The dentate nucleus (DN) is a gray matter structure deep in the cerebellum involved in motor coordination, sensory input integration, executive planning, language, and visuospatial function. The DN is an emerging biomarker of disease, informing studies that advance pathophysiologic understanding of neurodegenerative and related disorders. The main challenge in defining the DN radiologically is that, like many deep gray matter structures, it has poor contrast in T1-weighted magnetic resonance (MR) images and therefore requires specialized MR acquisitions for visualization. Manual tracing of the DN across multiple acquisitions is resource-intensive and does not scale well to large datasets. We describe a technique that automatically segments the DN using deep learning (DL) on common imaging sequences, such as T1-weighted, T2-weighted, and diffusion MR imaging. We trained a DL algorithm that can automatically delineate the DN and provide an estimate of its volume. The automatic segmentation achieved higher agreement to the manual labels compared to template registration, which is the current common practice in DN segmentation or multiatlas segmentation of manual labels. Across all sequences, the FA maps achieved the highest mean Dice similarity coefficient (DSC) of 0.83 compared to T1 imaging (DSC  =  0.76), T2 imaging (DSC  =  0.79), or a multisequence approach (DSC  =  0.80). A single atlas registration approach using the spatially unbiased atlas template of the cerebellum and brainstem template achieved a DSC of 0.23, and multi-atlas segmentation achieved a DSC of 0.33. Overall, we propose a method of delineating the DN on clinical imaging that can reproduce manual labels with higher accuracy than current atlas-based tools.

 

Qualitative results of the DN segmentation. Here, we show the output of the automatic segmentation using unimodal U-Net, a multisequence U-Net, and single atlas registration of the SUIT template in the same subject. The manual label is shown in green while the predicted label is shown in red. Overlap between the two structures is shown in yellow. The Dice coefficient is 0.95 for the unimodal T1 model, 0.95 for the unimodal T2 model, 0.97 for the unimodal FA model, 0.93 for the multisequence model, 0.41 for the SUIT atlas, and 0.43 for the multi-atlas segmentation. Note: the multiatlas segmentation results were registered to the SUIT template for visualization.

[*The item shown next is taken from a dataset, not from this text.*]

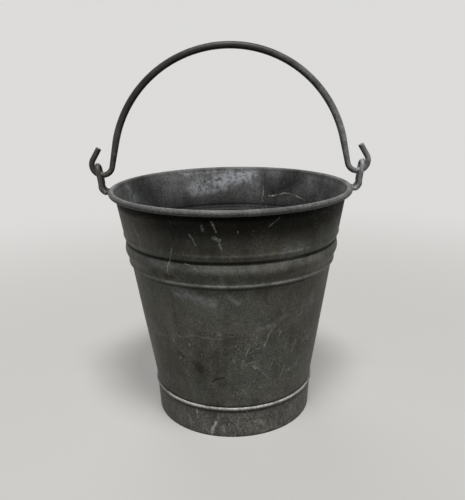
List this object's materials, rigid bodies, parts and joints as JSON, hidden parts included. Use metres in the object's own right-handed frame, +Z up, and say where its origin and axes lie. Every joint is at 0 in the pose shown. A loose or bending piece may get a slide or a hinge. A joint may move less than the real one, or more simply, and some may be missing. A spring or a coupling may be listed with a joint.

Qualitative results of the DN segmentation. Here, we show the output of the automatic segmentation using unimodal U-Net, a multisequence U-Net, and single atlas registration of the SUIT template in the same subject. The manual label is shown in green while the predicted label is shown in red. Overlap between the two structures is shown in yellow. The Dice coefficient is 0.95 for the unimodal T1 model, 0.95 for the unimodal T2 model, 0.97 for the unimodal FA model, 0.93 for the multisequence model, 0.41 for the SUIT atlas, and 0.43 for the multi-atlas segmentation. Note: the multiatlas segmentation results were registered to the SUIT template for visualization.